A filling machine is calibrated to dispense \(\mu_0 = 500\) ml per bottle. The machine’s variability is well-established from years of production records: \(\sigma = 4\) ml. A quality engineer samples 36 bottles and finds \(\bar{x} = 498.3\) ml. Has the calibration drifted?

Hypotheses: \(H_0: \mu = 500\) vs \(H_1: \mu \neq 500\).

Test statistic:

\[Z = \frac{498.3 - 500}{4/\sqrt{36}} = \frac{-1.7}{0.667} \approx -2.550\]

p-value (two-sided):

\[p = 2 \times P(Z \leq -2.550) = 2 \times 0.0054 = 0.011\]

Decision: \(p = 0.011 < 0.05\), reject \(H_0\).

The machine’s output has drifted significantly below the target.

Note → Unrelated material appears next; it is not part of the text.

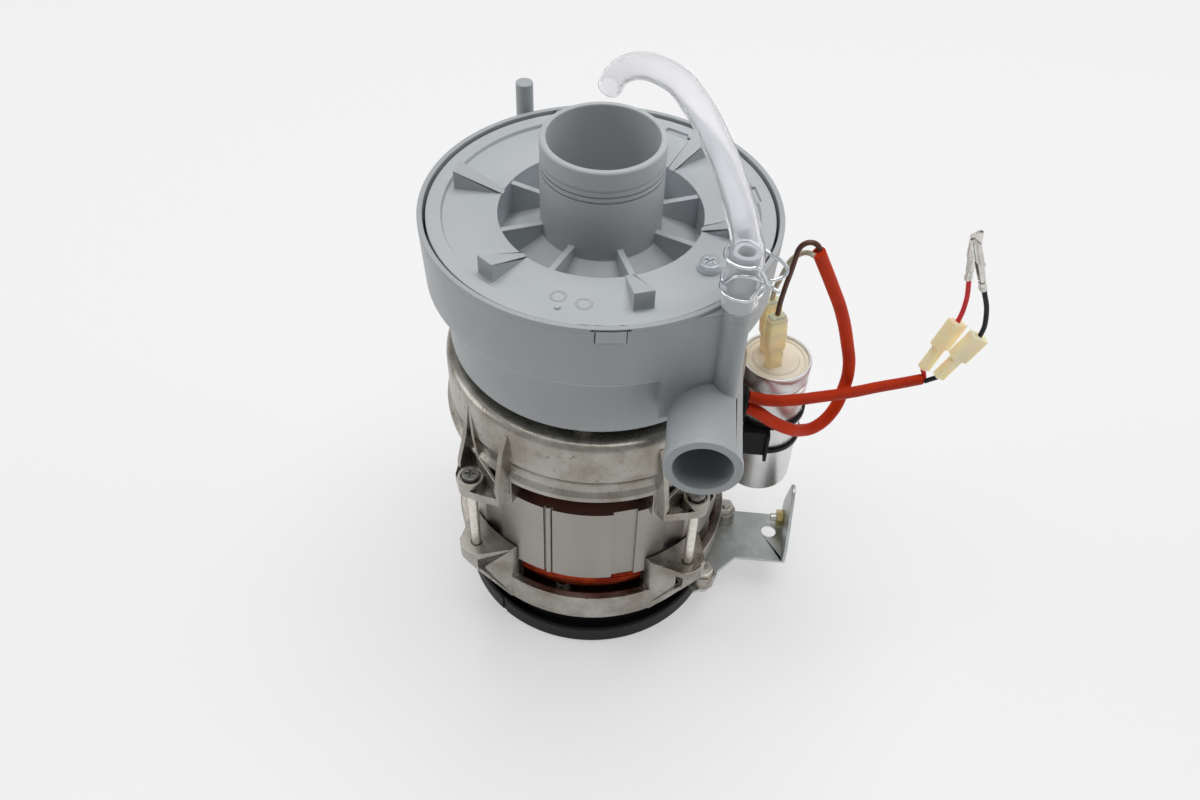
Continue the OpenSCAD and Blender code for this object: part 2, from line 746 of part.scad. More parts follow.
module drive_end_shield() {
    color([0.60, 0.59, 0.57])
        difference() {
            union() {
                rotate_extrude()
                    polygon([
                        [bearing_hub_r, upper_bearing_z], [bearing_hub_r, plate_top - plate_t],
                        [shield_in_r, plate_top - plate_t], [shield_in_r, shield_z],
                        [shield_r + lip_out, shield_z], [shield_r + lip_out, shield_z + 2.6],
                        [shield_r, shield_z + 4.4], [shield_r, shield_z + 10.4],
                        [shield_r - 0.7, shield_z + 11], [shield_r - 0.1, shield_z + 11.8],
                        [shield_r - 0.1, shield_top - 3], [shield_r + 0.5, shield_top - 2],
                        [shield_r + 0.5, shield_top], [shield_r - 2, shield_top],
                        [shield_r - 2.4, plate_top], [bearing_r - 4, plate_top],
                        [bearing_r - 4, upper_bearing_top], [bearing_r, upper_bearing_top],
                        [bearing_r, upper_bearing_z]
                    ]);
                // Pads that clamp the stator stack, between the window openings
                at_angles(bolt_angles)
                    intersection() {
                        ring(shield_r + 0.6, stack_r - 3.4, stack_top, shield_z + 1 - stack_top);
                        translate([stack_r - 8, -13, stack_top])
                            cube([20, 26, upper_window_h + 1]);
                    }
                difference() {
                    at_angles(bolt_angles) upper_lug();
                    translate([0, 0, upper_lug_z - 1])
                        cylinder(r = lug_seat_r, h = stack_top - upper_lug_z + 1);
                    translate([0, 0, stack_top - 0.1])
                        cylinder(r = stack_r - 3.4, h = plate_top - stack_top);
                }
                // Posts that carry the volute
                at_angles(post_angles)
                    translate([post_r, 0, plate_top - 2])
                        cylinder(r = 6, h = volute_z - plate_top + 2);
            }
            at_angles(post_angles)
                translate([post_r, 0, plate_top - plate_t - 1])
                    cylinder(d = volute_screw_d + 2 * seat_gap, h = volute_z);
            at_angles(bolt_angles) {
                translate([bolt_circle_r, 0, upper_lug_z - 1])
                    cylinder(r = bolt_r + bolt_gap, h = 20);
                // Recess of the bolt's head
                translate([bolt_circle_r, 0, upper_boss_top - 1.6])
                    cylinder(r = 4, h = 10);
                translate([bolt_circle_r - 3.4, 8.2, upper_lug_z - 1])
                    cylinder(r = 1.4, h = 8);
            }
            // Hole of the lead grommet
            grommet_core(0);
        }
}

module lower_lug() {
    outside = [
        [stack_r - 2, lower_lug_top], [bolt_circle_r + 6.4, lower_lug_top],
        [bolt_circle_r + 6.4, lower_lug_top - 7.5], [shield_r, rear_z + 3],
        [shield_r - 1, rear_z + 1], [stack_r - 2, rear_z + 1]
    ];
    hollow = [
        [stack_r - 4, lower_lug_top - 3.6], [bolt_circle_r + 4.2, lower_lug_top - 3.6],
        [bolt_circle_r + 4.2, lower_lug_top - 8], [shield_r + 0.5, rear_z + 9],
        [stack_r - 4, rear_z + 9]
    ];
    difference() {
        intersection() {
            radial_slab(outside, 30);
            translate([0, 0, rear_z])
                linear_extrude(lower_lug_top - rear_z)
                    polygon(lug_outline(stack_r - 2, 14));
        }
        radial_slab(hollow, 15);
    }
}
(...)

Recalibration is needed.

Standard normal distribution with two-sided rejection regions and the observed z statistic for the filling machine example

Example 2: standardized test scores (one-sided right)

A national standardized test has a known population standard deviation of \(\sigma = 15\) points (established from millions of past administrations). A school district tests 49 students after implementing a new curriculum and finds \(\bar{x} = 104.2\). Is there evidence that the curriculum improved scores above the national mean of \(\mu_0 = 100\)?

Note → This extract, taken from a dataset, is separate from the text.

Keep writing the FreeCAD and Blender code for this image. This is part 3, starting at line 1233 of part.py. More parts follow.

Hypotheses: \(H_0: \mu = 100\) vs \(H_1: \mu > 100\).

Test statistic:

\[Z = \frac{104.2 - 100}{15/\sqrt{49}} = \frac{4.2}{2.143} \approx 1.960\]

p-value (one-sided right):

\[p = P(Z \geq 1.960) = 0.025\]

Decision: \(p = 0.025 < 0.05\), reject \(H_0\).

There is significant evidence at the 5% level that the new curriculum improved scores above the national mean.

Standard normal distribution with right rejection region and the observed z statistic for the test scores example

Connection with the confidence interval

When \(\sigma\) is known, the \((1-\alpha)\) CI for \(\mu\) uses \(z_{\alpha/2}\) instead of \(t_{\alpha/2,n-1}\):

\[\bar{x} \pm z_{\alpha/2} \cdot \frac{\sigma}{\sqrt{n}}\]

For Example 1: \(498.3 \pm 1.96 \times 4/\sqrt{36} = 498.3 \pm 1.307 = (496.99,\; 499.61)\).

Since \(\mu_0 = 500\) falls outside this interval, the two-sided test rejects \(H_0\) at the 5% level, consistent with \(p = 0.011\).

Running the test in R

Base R does not have a dedicated z.test() function since the \(t\)-test covers all practical cases. For the rare situations where \(\sigma\) is truly known:

# Manual z-test
x_bar <- 498.3
mu0   <- 500
sigma <- 4
n     <- 36

z_stat <- (x_bar - mu0) / (sigma / sqrt(n))
p_two  <- 2 * pnorm(-abs(z_stat))   # two-sided
p_one  <- pnorm(z_stat)              # one-sided left

# The BSDA package provides z.test()
library(BSDA)
z.test(x, mu = 500, sigma.x = 4, alternative = "two.sided")

💡 z-test vs t-test: the practical rule

  • \(\sigma\) unknown → always use t.test(). This is the case in virtually all real applications.
  • \(\sigma\) known from a very large historical baseline (thousands of observations) → z-test is acceptable.
  • Large \(n\) (\(\geq 100\)) and \(\sigma\) unknown → \(t\)-test and z-test give nearly identical results, but \(t\)-test is still correct.

The z-test is mostly useful for teaching the logic of hypothesis testing: it uses the simpler standard normal distribution and avoids the complication of degrees of freedom.